Because morality points us beyond the purely material and beyond what science is capable of establishing. Moral values are real. Some things are objectively right and some are objectively wrong. Showing compassion for the poor and the weak is good; torturing babies for fun is evil. Belief in moral values is a human universal that exists in all cultures. It is built into human nature, and it cannot be suppressed. Even those who profess philosophies denying moral realism cannot maintain the pretense. They invariably slip back into realist thinking and language, expressing either appreciation for acts they sense are good or outrage at acts they sense are evil. But science is not capable of establishing moral values (one of several limitations it has; see Day 333). It may be capable of studying what people consider morally good and bad, but it is not capable of establishing what is morally good and bad. This is known in philosophy as the “is-ought problem.” Certain statements are descriptive, describing the way the world is. Others are prescriptive, describing the way the world ought to be. Science is capable of investigating the former, but it does not have the ability to investigate the latter. As philosophers have often put it, you cannot derive an ought-statement from an is-statement. The reason is that science involves an empirical methodology—one based on things that can be detected and measured by the physical senses or by physical extensions of them (e.g., telescopes, microscopes, radio wave detectors).

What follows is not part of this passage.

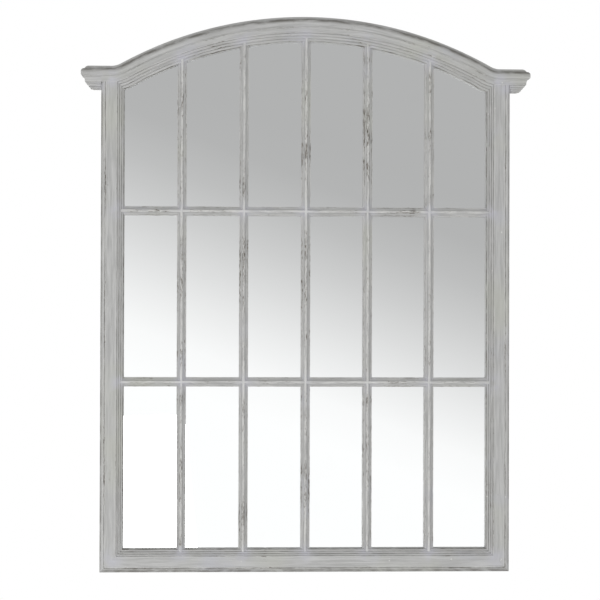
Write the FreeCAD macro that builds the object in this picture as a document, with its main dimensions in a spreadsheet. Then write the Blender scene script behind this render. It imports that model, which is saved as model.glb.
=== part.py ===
import FreeCAD, Part
import math
import os

import Sketcher

# Arched window mirror. X runs to the right, the front faces -Y and Z is up. The plane y = 0 is the
# wall, and the origin lies on it, halfway up the mirror on its centre line.
# A section is written as (depth, projection): depth is measured in from the frame's outer edge, and
# projection forward from the back face of the frame.

SIZES = (
    ("overall_height", "1500", "bottom edge to the top of the arch"),
    ("body_width", "1106", "outer side to outer side of the stiles"),
    ("arch_rise", "137", "top of the arch above the flat tops of the ears"),
    ("ogee_radius", "55", "hollow curve between an ear and the arch, at its outer edge"),
    ("ear_inset", "26", "from a stile's outer side in to where the hollow curve starts"),
    ("stand_off", "7", "gap that the bumpers hold open between the frame and the wall"),
    ("rail_width", "61.5", "width of a stile and of the bottom rail"),
    ("head_width", "66", "width of the moulded head, square to its curve"),
    ("face_projection", "44", "thickness of the frame at its flat face"),
    ("face_hollow", "0.7", "how far the flat face dips in its middle"),
    ("edge_bead", "10.5", "radius of the bead on the frame's outer edge"),
    ("edge_quirk", "2.2", "width of the groove beside that bead"),
    ("quirk_depth", "2.4", "depth of the groove beside that bead"),
    ("reed_width", "5.5", "one of the three reeds of a stile, the bottom rail or an ear"),
    ("head_reed_width", "7", "one of the three reeds of the head"),
    ("reed_top", "40.6", "projection of the outermost reed"),
    ("reed_step", "4.7", "drop from one reed to the next"),
    ("reed_fall", "1.6", "drop across one reed"),
    ("reed_crest", "1.1", "how far a reed's ridge stands over the line between its two edges"),
    ("lip_width", "1.5", "flat lip inside the last reed"),
    ("lip_projection", "24.5", "projection of that lip and of a glazing bar's edge"),
    ("crown_width", "30", "width of the crown moulding"),
    ("crown_seat", "28", "projection of the step that carries the crown moulding"),
    ("crown_top", "36", "projection of the crown moulding at its top edge"),
    ("crown_arris_width", "2.6", "width of the steep arris at the top of the crown moulding"),
    ("crown_arris", "41", "projection at the foot of that arris"),
    ("bevel_width", "6", "width of the weathered bevel under the arris"),
    ("bevel_projection", "45.5", "projection at the end of the bevel"),
    ("bevel_step", "2.5", "small step between the bevel and the ovolo"),
    ("ovolo_width", "7.4", "width of the ovolo that rises to the nose"),
    ("nose_projection", "54", "projection of the crown moulding's flat nose"),
    ("nose_width", "8", "width of the flat nose"),
    ("ovolo_swell", "1.2", "how far the ovolo stands over its chord"),
    ("nose_round", "4", "width of the round under the nose"),
    ("nose_drop", "3.6", "drop of that round"),
    ("nose_swell", "0.8", "how far that round stands over its chord"),
    ("crown_foot", "48.2", "projection of the crown moulding at its lower edge"),
    ("head_face", "46.6", "projection of the head's face beside the crown moulding"),
    ("column_count", "6", "columns of panes"),
    ("bar_width", "24.7", "width of a glazing bar"),
    ("row_height", "437.5", "visible height of a full row of panes"),
    ("bar_fillet", "3.1", "flat strip along each edge of a glazing bar"),
    ("bar_step", "1.8", "small step up from that strip"),
    ("bar_ridge", "3.7", "half width of a glazing bar's rounded ridge"),
    ("bar_shoulder", "33.2", "projection of the foot of that ridge"),
    ("bar_quirk", "1.6", "height of the small step at the foot of the ridge"),
    ("bar_hollow", "0.5", "how deep the cove beside the ridge is"),
    ("bar_crest", "34.6", "projection of the top of that ridge"),
    ("bar_lap", "17", "projection at which crossing bars are halved into each other"),
    ("stem_width", "7", "web of a glazing bar between two panes"),
    ("glass_thickness", "4", "mirror pane"),
    ("glass_rebate", "10", "width of the rebate that the panes lie in"),
    ("glass_clearance", "1", "gap round the edge of a pane"),
    ("board_thickness", "6", "backing board"),
    ("board_rebate", "24", "width of the rebate that the board lies in"),
    ("board_clearance", "1", "gap round the edge of the board"),
    ("tenon_length", "26", "tenon of the head in a stile"),
    ("tenon_thickness", "10", "thickness of that tenon"),
    ("tenon_back", "14", "projection of that tenon's back face"),
    ("tenon_height", "24", "height of that tenon"),
    ("tenon_shoulder", "10", "from the end of the reeds' mitre up to that tenon"),
    ("spline_length", "52", "loose spline across a bottom mitre"),
    ("spline_width", "26", "width of that spline, half of it in each piece"),
    ("spline_thickness", "5", "thickness of that spline"),
    ("spline_back", "17", "projection of that spline's back face"),
    ("staple_wire", "1.2", "square wire of the staples that hold the backing board"),
    ("staple_width", "11", "staple, over both legs"),
    ("staple_length", "15", "staple, from its crown to its tips"),
    ("side_staple_count", "5", "staples along each stile"),
    ("bottom_staple_count", "5", "staples along the bottom rail"),
    ("arch_staple_count", "6", "staples along the head"),
    ("hanger_height", "1180", "ring axis above the bottom edge"),
    ("strap_width", "14", "hanger strap"),
    ("strap_length", "54", "hanger strap, from the ring axis to its lower end"),
    ("strap_thickness", "1.2", "hanger strap"),
    ("knuckle_wall", "1.5", "wall of the loop that holds the ring"),
    ("knuckle_clearance", "0.1", "play of the ring in that loop, all round"),
    ("ring_wire", "1.75", "radius of the ring's wire"),
    ("ring_width", "24.5", "width of the ring between the middles of its legs"),
    ("ring_height", "20", "ring, from its axis to the middle of its lower wire"),
    ("strap_chamfer", "4", "cut-off corners at the strap's lower end"),
    ("ring_corner", "6", "slanting stretch between the ring's legs and its bow, each way"),
    ("screw_sides", "12", "facets round a screw"),
    ("strap_screw_first", "30", "first strap screw, below the ring axis"),
    ("strap_screw_pitch", "14", "between the two strap screws"),
    ("strap_screw_radius", "2", "shank of a strap screw"),
    ("strap_screw_length", "22", "strap screw under its head"),
    ("strap_screw_head", "3.6", "head radius of a strap screw"),
    ("strap_screw_rise", "2.3", "head height of a strap screw"),
    ("bumper_width", "24", "felt bumper"),
    ("bumper_height", "36", "felt bumper"),
    ("bumper_low", "70", "lower bumpers above the bottom edge"),
    ("bumper_drop", "150", "ring axis down to the upper bumpers"),
)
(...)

But moral good and evil cannot be detected and measured in this way. They are non-empirical qualities. You cannot detect moral goodness with a technical instrument or torture someone in a lab and use an evil-ometer to determine how bad the act is. We thus have good reason, based on the universal human belief in moral realism, to hold that moral values are objectively real, but they transcend the empirical. This shows that there is a transcendental realm that goes beyond the purely material and the abilities of science.

TIP

To help skeptics see the point, you may wish to propose examples of concrete things they will regard as morally evil.